>> begin

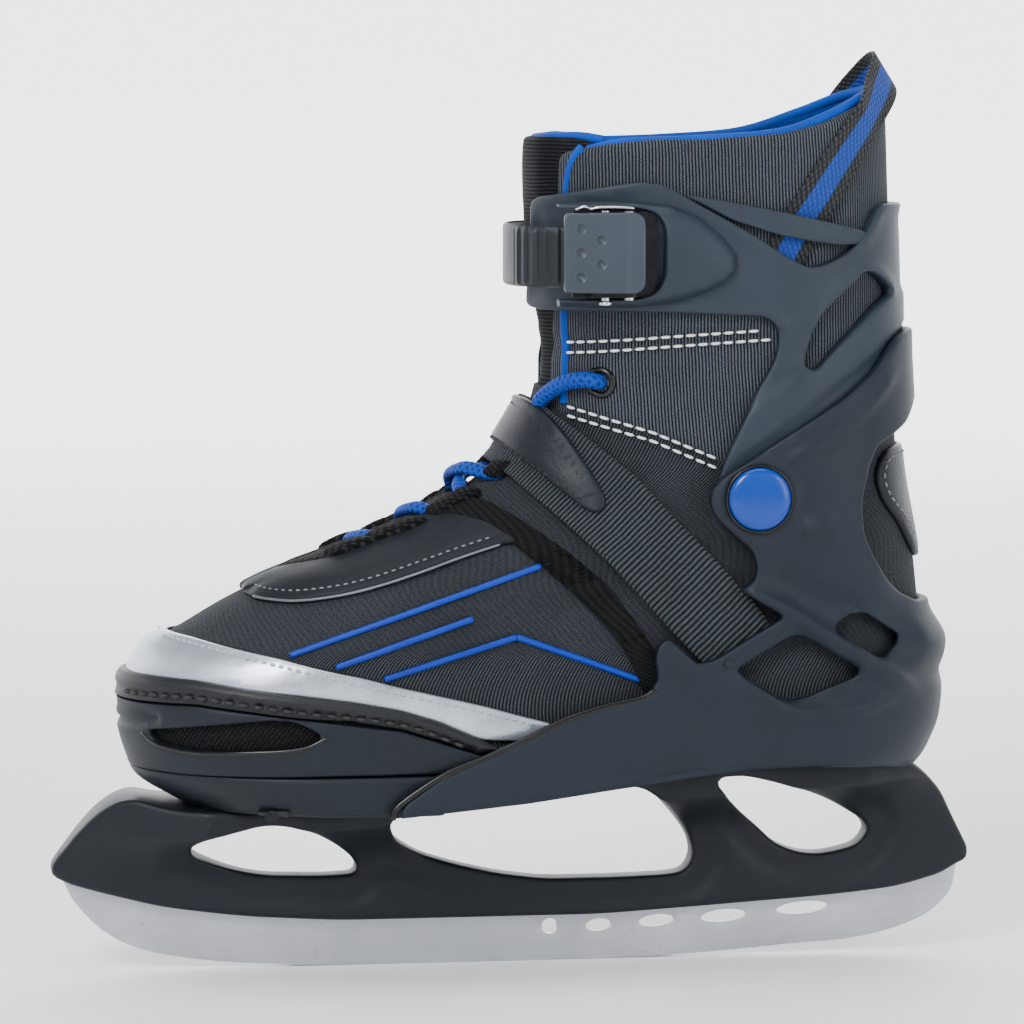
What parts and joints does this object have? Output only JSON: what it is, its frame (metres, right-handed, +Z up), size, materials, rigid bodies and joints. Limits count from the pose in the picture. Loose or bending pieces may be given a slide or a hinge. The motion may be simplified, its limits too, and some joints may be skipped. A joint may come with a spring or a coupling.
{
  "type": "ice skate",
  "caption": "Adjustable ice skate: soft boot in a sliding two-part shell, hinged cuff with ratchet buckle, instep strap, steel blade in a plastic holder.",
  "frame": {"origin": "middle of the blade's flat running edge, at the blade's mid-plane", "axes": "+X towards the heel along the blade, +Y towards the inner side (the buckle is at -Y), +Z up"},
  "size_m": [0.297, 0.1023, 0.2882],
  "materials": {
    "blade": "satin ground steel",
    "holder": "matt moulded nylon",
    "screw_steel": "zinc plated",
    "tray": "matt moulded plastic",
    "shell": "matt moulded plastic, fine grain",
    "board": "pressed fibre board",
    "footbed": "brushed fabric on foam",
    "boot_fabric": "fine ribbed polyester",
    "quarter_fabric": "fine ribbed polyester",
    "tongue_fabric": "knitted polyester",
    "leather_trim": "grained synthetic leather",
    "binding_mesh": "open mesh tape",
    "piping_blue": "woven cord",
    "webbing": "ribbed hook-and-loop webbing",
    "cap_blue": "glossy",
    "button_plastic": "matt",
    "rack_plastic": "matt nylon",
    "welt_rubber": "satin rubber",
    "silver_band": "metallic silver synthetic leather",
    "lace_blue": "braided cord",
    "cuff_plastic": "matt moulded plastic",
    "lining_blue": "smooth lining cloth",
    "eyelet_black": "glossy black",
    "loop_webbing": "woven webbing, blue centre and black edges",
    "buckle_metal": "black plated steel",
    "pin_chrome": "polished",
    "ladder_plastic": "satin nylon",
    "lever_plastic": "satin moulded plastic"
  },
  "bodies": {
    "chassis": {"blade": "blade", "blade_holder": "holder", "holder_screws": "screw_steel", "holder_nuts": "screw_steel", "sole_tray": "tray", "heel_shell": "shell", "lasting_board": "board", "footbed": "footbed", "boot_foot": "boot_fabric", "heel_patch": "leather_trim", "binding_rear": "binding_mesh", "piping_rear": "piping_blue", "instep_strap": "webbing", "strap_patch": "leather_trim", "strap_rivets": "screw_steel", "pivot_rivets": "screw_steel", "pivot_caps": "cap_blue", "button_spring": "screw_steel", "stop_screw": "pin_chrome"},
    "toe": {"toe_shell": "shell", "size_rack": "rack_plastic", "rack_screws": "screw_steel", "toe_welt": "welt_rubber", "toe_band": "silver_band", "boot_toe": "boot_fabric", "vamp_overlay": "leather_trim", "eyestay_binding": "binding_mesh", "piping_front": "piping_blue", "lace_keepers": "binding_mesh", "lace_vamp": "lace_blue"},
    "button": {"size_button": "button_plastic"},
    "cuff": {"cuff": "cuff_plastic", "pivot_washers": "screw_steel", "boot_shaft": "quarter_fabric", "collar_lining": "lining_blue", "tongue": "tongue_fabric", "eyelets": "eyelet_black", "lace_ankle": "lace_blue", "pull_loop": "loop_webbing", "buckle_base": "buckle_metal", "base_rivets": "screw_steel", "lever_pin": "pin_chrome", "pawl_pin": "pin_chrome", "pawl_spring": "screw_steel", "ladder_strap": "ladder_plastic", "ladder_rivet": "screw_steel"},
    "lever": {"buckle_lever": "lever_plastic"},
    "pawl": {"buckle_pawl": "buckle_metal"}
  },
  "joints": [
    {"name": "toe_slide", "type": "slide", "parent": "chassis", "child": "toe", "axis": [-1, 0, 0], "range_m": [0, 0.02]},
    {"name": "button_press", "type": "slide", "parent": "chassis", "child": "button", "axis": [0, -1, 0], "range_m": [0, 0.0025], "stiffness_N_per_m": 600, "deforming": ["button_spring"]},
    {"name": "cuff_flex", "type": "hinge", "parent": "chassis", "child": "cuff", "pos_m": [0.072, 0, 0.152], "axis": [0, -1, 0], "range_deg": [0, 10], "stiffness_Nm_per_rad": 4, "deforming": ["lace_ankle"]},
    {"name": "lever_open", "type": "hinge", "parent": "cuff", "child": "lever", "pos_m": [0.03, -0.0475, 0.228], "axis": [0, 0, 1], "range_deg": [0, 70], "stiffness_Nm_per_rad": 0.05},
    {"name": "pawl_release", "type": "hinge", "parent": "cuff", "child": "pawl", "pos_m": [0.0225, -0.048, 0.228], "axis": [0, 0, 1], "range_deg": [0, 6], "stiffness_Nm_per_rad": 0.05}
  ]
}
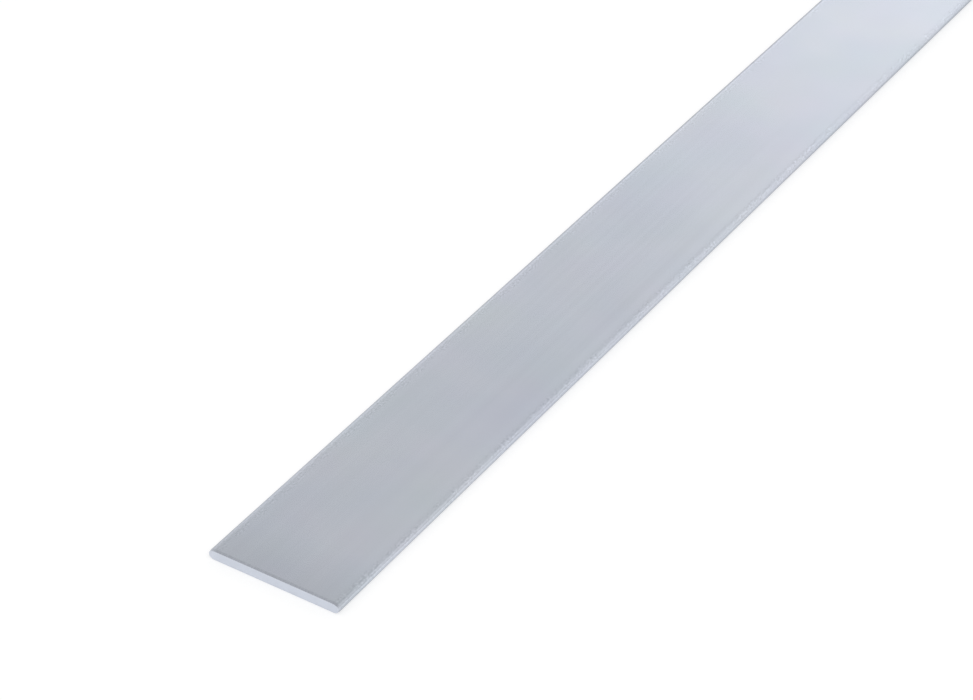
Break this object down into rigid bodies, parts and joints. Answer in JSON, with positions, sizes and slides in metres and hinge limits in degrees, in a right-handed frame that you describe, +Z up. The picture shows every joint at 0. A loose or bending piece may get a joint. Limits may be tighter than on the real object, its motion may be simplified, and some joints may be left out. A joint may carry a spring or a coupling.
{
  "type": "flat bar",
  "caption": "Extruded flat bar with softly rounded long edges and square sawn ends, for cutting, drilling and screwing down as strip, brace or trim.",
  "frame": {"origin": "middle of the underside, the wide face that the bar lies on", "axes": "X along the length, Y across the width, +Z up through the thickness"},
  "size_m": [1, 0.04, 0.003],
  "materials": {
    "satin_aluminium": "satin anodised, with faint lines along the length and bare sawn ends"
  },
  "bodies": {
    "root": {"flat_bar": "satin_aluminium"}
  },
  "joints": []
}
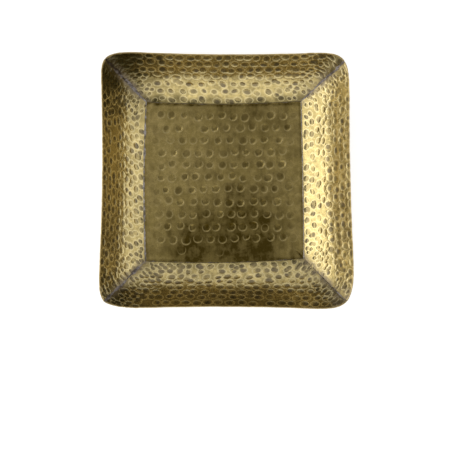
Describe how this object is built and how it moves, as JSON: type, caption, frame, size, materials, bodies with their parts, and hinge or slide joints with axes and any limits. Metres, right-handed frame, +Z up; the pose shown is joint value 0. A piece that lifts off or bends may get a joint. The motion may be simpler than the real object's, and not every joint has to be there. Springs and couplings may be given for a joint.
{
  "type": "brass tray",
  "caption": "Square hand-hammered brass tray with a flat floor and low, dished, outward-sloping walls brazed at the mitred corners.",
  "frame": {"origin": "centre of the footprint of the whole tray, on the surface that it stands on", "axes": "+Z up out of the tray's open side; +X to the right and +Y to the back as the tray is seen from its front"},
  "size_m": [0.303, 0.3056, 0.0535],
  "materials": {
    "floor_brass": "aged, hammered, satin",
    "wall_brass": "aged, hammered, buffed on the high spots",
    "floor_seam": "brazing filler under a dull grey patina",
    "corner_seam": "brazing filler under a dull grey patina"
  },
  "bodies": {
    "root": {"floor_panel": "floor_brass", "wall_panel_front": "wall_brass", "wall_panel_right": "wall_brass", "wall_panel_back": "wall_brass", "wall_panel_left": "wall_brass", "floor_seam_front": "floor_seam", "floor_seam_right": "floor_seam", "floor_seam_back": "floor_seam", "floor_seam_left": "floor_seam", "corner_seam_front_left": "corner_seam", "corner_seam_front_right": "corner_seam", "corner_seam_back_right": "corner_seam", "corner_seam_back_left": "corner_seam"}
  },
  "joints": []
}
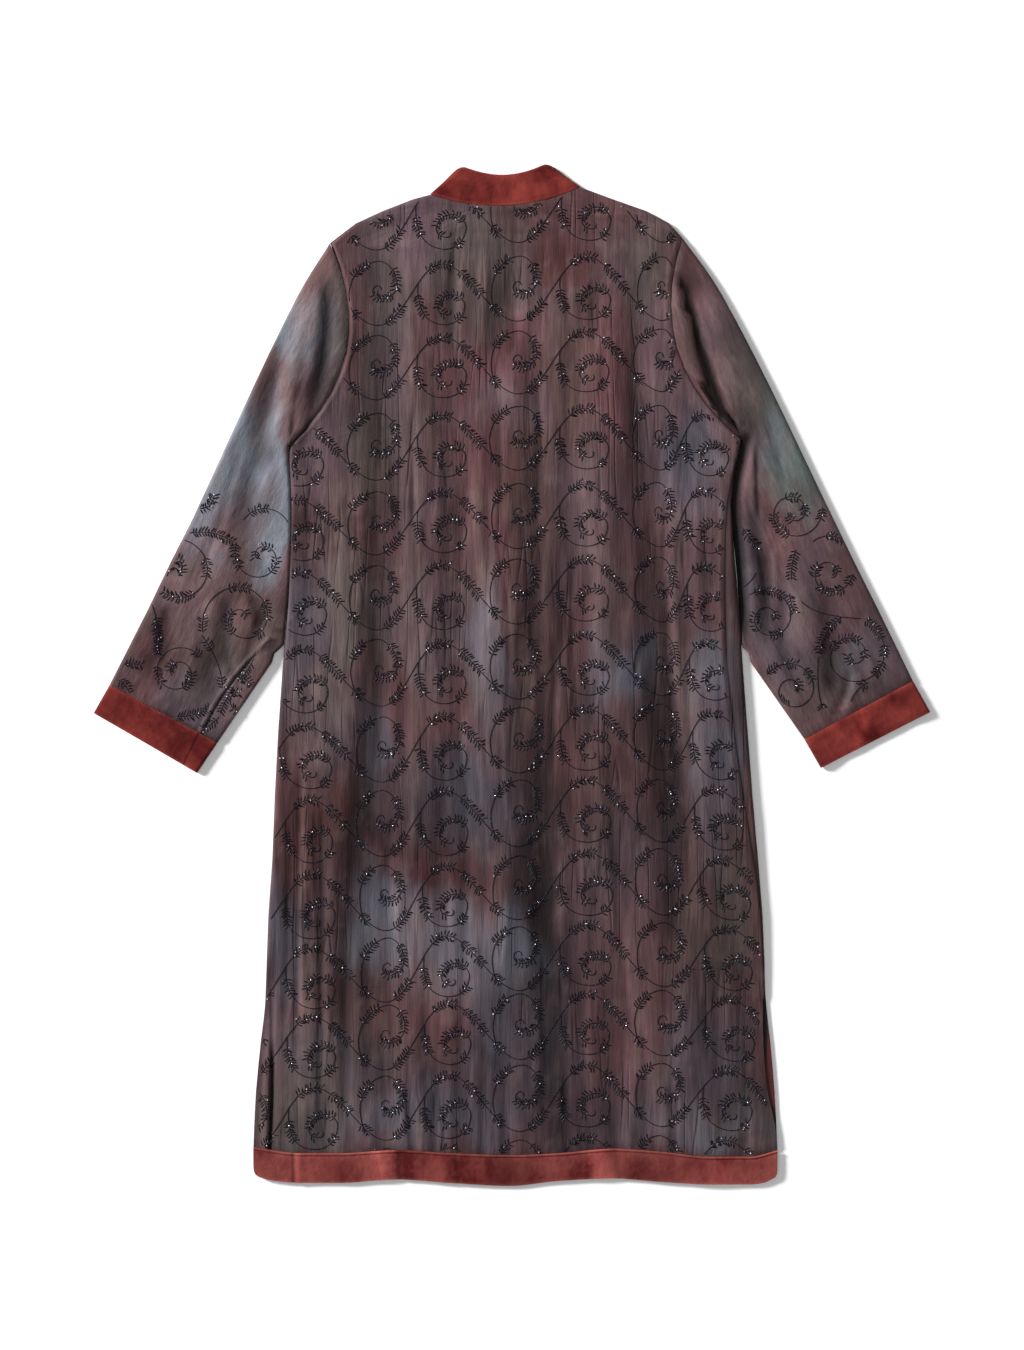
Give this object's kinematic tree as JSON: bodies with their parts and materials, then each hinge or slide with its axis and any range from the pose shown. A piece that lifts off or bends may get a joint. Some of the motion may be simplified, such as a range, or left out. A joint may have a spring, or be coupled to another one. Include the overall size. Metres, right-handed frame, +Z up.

>> end

Exercise: Nothing should be changed: write out all of the data as is.

Task result:
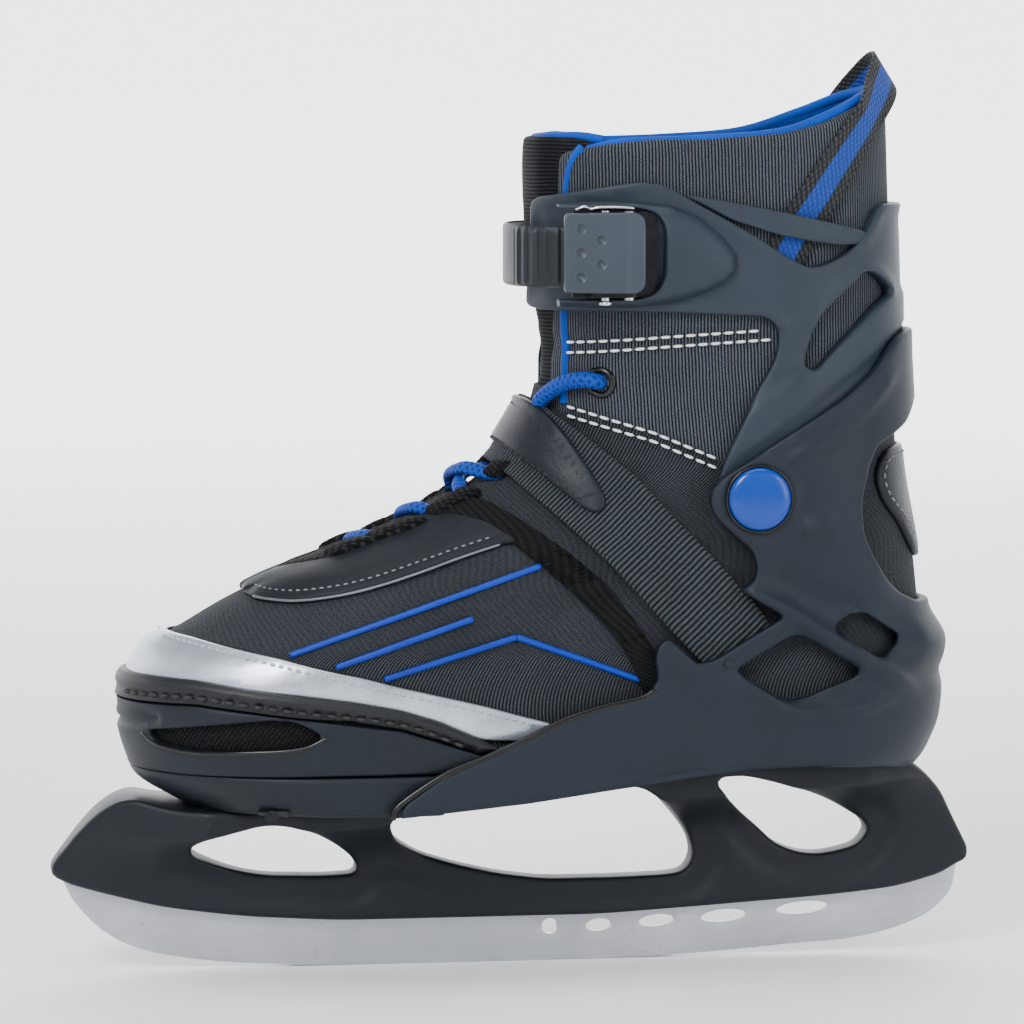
What parts and joints does this object have? Output only JSON: what it is, its frame (metres, right-handed, +Z up), size, materials, rigid bodies and joints. Limits count from the pose in the picture. Loose or bending pieces may be given a slide or a hinge. The motion may be simplified, its limits too, and some joints may be skipped. A joint may come with a spring or a coupling.
{
  "type": "ice skate",
  "caption": "Adjustable ice skate: soft boot in a sliding two-part shell, hinged cuff with ratchet buckle, instep strap, steel blade in a plastic holder.",
  "frame": {"origin": "middle of the blade's flat running edge, at the blade's mid-plane", "axes": "+X towards the heel along the blade, +Y towards the inner side (the buckle is at -Y), +Z up"},
  "size_m": [0.297, 0.1023, 0.2882],
  "materials": {
    "blade": "satin ground steel",
    "holder": "matt moulded nylon",
    "screw_steel": "zinc plated",
    "tray": "matt moulded plastic",
    "shell": "matt moulded plastic, fine grain",
    "board": "pressed fibre board",
    "footbed": "brushed fabric on foam",
    "boot_fabric": "fine ribbed polyester",
    "quarter_fabric": "fine ribbed polyester",
    "tongue_fabric": "knitted polyester",
    "leather_trim": "grained synthetic leather",
    "binding_mesh": "open mesh tape",
    "piping_blue": "woven cord",
    "webbing": "ribbed hook-and-loop webbing",
    "cap_blue": "glossy",
    "button_plastic": "matt",
    "rack_plastic": "matt nylon",
    "welt_rubber": "satin rubber",
    "silver_band": "metallic silver synthetic leather",
    "lace_blue": "braided cord",
    "cuff_plastic": "matt moulded plastic",
    "lining_blue": "smooth lining cloth",
    "eyelet_black": "glossy black",
    "loop_webbing": "woven webbing, blue centre and black edges",
    "buckle_metal": "black plated steel",
    "pin_chrome": "polished",
    "ladder_plastic": "satin nylon",
    "lever_plastic": "satin moulded plastic"
  },
  "bodies": {
    "chassis": {"blade": "blade", "blade_holder": "holder", "holder_screws": "screw_steel", "holder_nuts": "screw_steel", "sole_tray": "tray", "heel_shell": "shell", "lasting_board": "board", "footbed": "footbed", "boot_foot": "boot_fabric", "heel_patch": "leather_trim", "binding_rear": "binding_mesh", "piping_rear": "piping_blue", "instep_strap": "webbing", "strap_patch": "leather_trim", "strap_rivets": "screw_steel", "pivot_rivets": "screw_steel", "pivot_caps": "cap_blue", "button_spring": "screw_steel", "stop_screw": "pin_chrome"},
    "toe": {"toe_shell": "shell", "size_rack": "rack_plastic", "rack_screws": "screw_steel", "toe_welt": "welt_rubber", "toe_band": "silver_band", "boot_toe": "boot_fabric", "vamp_overlay": "leather_trim", "eyestay_binding": "binding_mesh", "piping_front": "piping_blue", "lace_keepers": "binding_mesh", "lace_vamp": "lace_blue"},
    "button": {"size_button": "button_plastic"},
    "cuff": {"cuff": "cuff_plastic", "pivot_washers": "screw_steel", "boot_shaft": "quarter_fabric", "collar_lining": "lining_blue", "tongue": "tongue_fabric", "eyelets": "eyelet_black", "lace_ankle": "lace_blue", "pull_loop": "loop_webbing", "buckle_base": "buckle_metal", "base_rivets": "screw_steel", "lever_pin": "pin_chrome", "pawl_pin": "pin_chrome", "pawl_spring": "screw_steel", "ladder_strap": "ladder_plastic", "ladder_rivet": "screw_steel"},
    "lever": {"buckle_lever": "lever_plastic"},
    "pawl": {"buckle_pawl": "buckle_metal"}
  },
  "joints": [
    {"name": "toe_slide", "type": "slide", "parent": "chassis", "child": "toe", "axis": [-1, 0, 0], "range_m": [0, 0.02]},
    {"name": "button_press", "type": "slide", "parent": "chassis", "child": "button", "axis": [0, -1, 0], "range_m": [0, 0.0025], "stiffness_N_per_m": 600, "deforming": ["button_spring"]},
    {"name": "cuff_flex", "type": "hinge", "parent": "chassis", "child": "cuff", "pos_m": [0.072, 0, 0.152], "axis": [0, -1, 0], "range_deg": [0, 10], "stiffness_Nm_per_rad": 4, "deforming": ["lace_ankle"]},
    {"name": "lever_open", "type": "hinge", "parent": "cuff", "child": "lever", "pos_m": [0.03, -0.0475, 0.228], "axis": [0, 0, 1], "range_deg": [0, 70], "stiffness_Nm_per_rad": 0.05},
    {"name": "pawl_release", "type": "hinge", "parent": "cuff", "child": "pawl", "pos_m": [0.0225, -0.048, 0.228], "axis": [0, 0, 1], "range_deg": [0, 6], "stiffness_Nm_per_rad": 0.05}
  ]
}
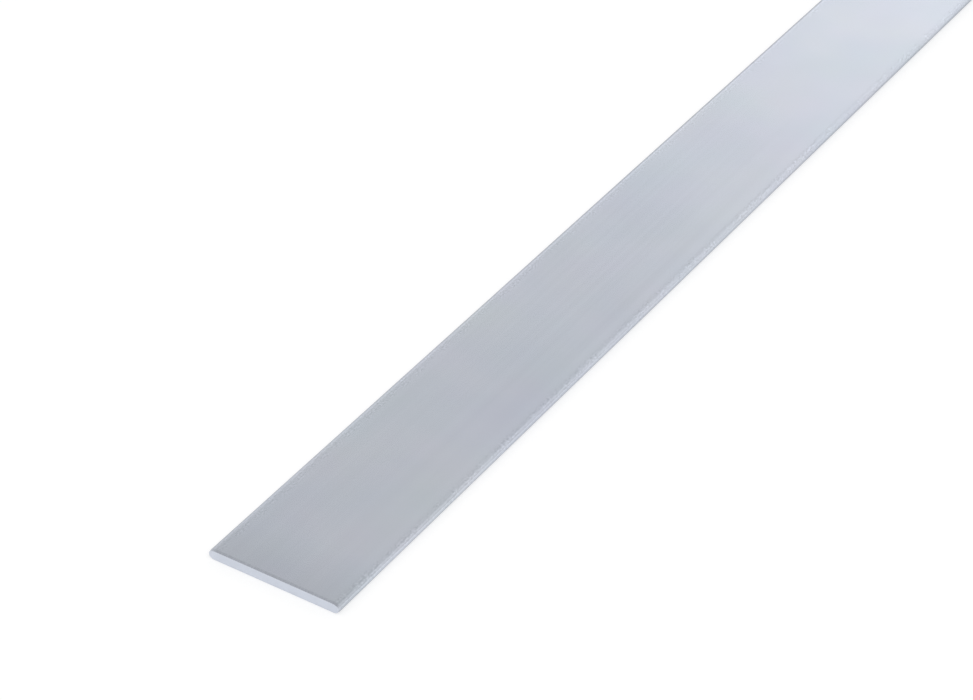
Break this object down into rigid bodies, parts and joints. Answer in JSON, with positions, sizes and slides in metres and hinge limits in degrees, in a right-handed frame that you describe, +Z up. The picture shows every joint at 0. A loose or bending piece may get a joint. Limits may be tighter than on the real object, its motion may be simplified, and some joints may be left out. A joint may carry a spring or a coupling.
{
  "type": "flat bar",
  "caption": "Extruded flat bar with softly rounded long edges and square sawn ends, for cutting, drilling and screwing down as strip, brace or trim.",
  "frame": {"origin": "middle of the underside, the wide face that the bar lies on", "axes": "X along the length, Y across the width, +Z up through the thickness"},
  "size_m": [1, 0.04, 0.003],
  "materials": {
    "satin_aluminium": "satin anodised, with faint lines along the length and bare sawn ends"
  },
  "bodies": {
    "root": {"flat_bar": "satin_aluminium"}
  },
  "joints": []
}
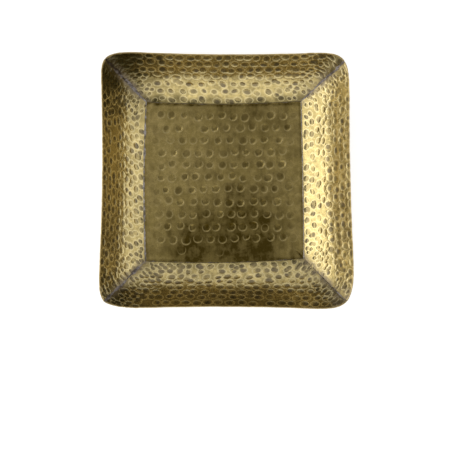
Describe how this object is built and how it moves, as JSON: type, caption, frame, size, materials, bodies with their parts, and hinge or slide joints with axes and any limits. Metres, right-handed frame, +Z up; the pose shown is joint value 0. A piece that lifts off or bends may get a joint. The motion may be simpler than the real object's, and not every joint has to be there. Springs and couplings may be given for a joint.
{
  "type": "brass tray",
  "caption": "Square hand-hammered brass tray with a flat floor and low, dished, outward-sloping walls brazed at the mitred corners.",
  "frame": {"origin": "centre of the footprint of the whole tray, on the surface that it stands on", "axes": "+Z up out of the tray's open side; +X to the right and +Y to the back as the tray is seen from its front"},
  "size_m": [0.303, 0.3056, 0.0535],
  "materials": {
    "floor_brass": "aged, hammered, satin",
    "wall_brass": "aged, hammered, buffed on the high spots",
    "floor_seam": "brazing filler under a dull grey patina",
    "corner_seam": "brazing filler under a dull grey patina"
  },
  "bodies": {
    "root": {"floor_panel": "floor_brass", "wall_panel_front": "wall_brass", "wall_panel_right": "wall_brass", "wall_panel_back": "wall_brass", "wall_panel_left": "wall_brass", "floor_seam_front": "floor_seam", "floor_seam_right": "floor_seam", "floor_seam_back": "floor_seam", "floor_seam_left": "floor_seam", "corner_seam_front_left": "corner_seam", "corner_seam_front_right": "corner_seam", "corner_seam_back_right": "corner_seam", "corner_seam_back_left": "corner_seam"}
  },
  "joints": []
}
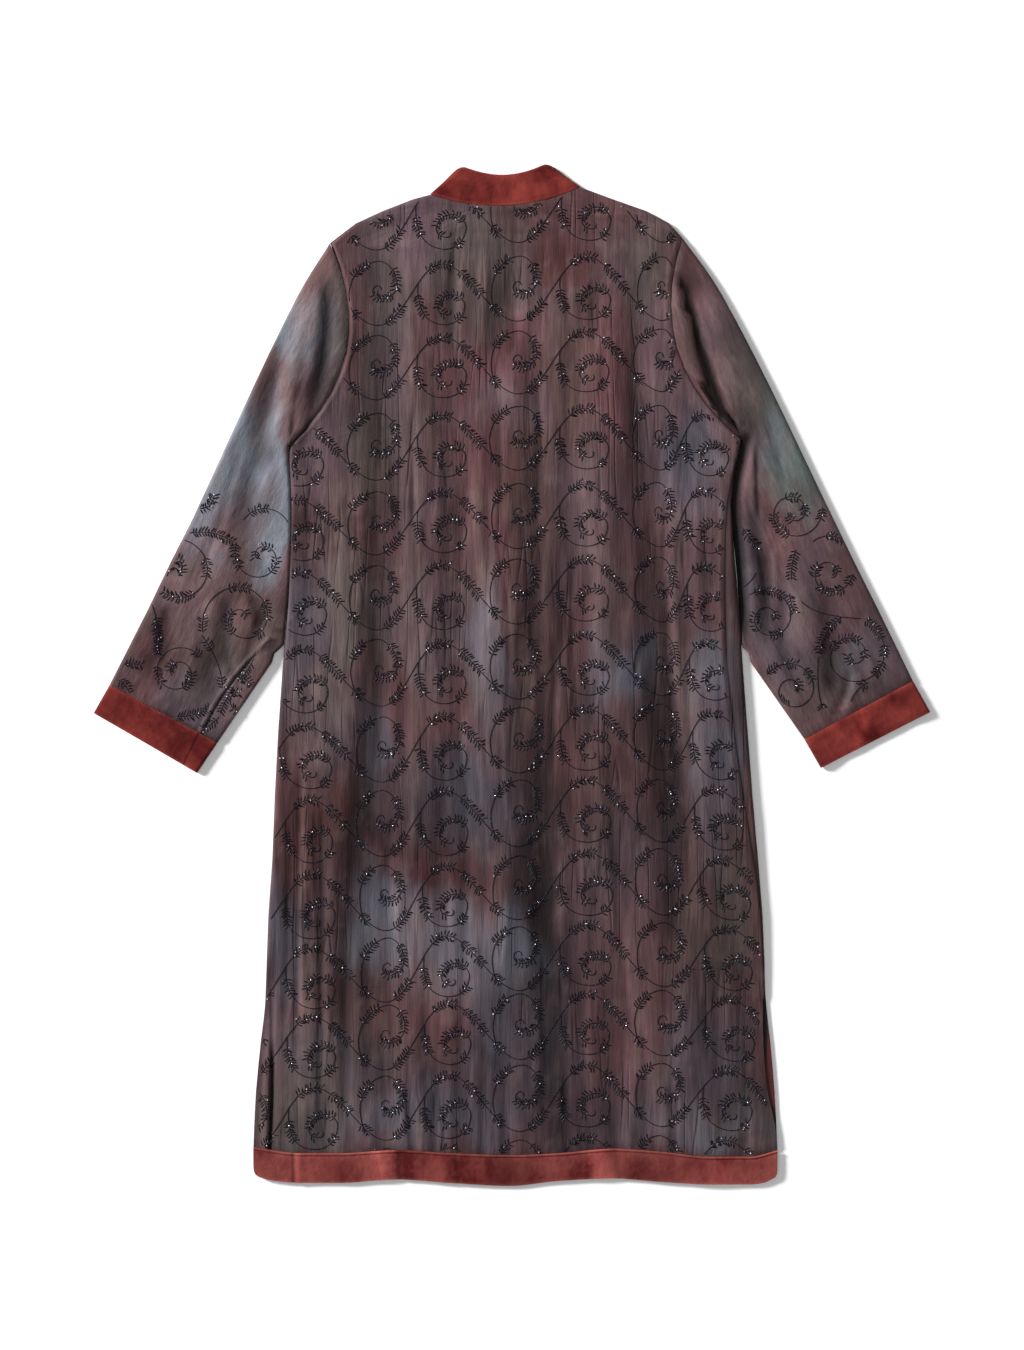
Give this object's kinematic tree as JSON: bodies with their parts and materials, then each hinge or slide with its axis and any range from the pose shown. A piece that lifts off or bends may get a joint. Some of the motion may be simplified, such as a range, or left out. A joint may have a spring, or be coupled to another one. Include the overall size. Metres, right-handed frame, +Z up.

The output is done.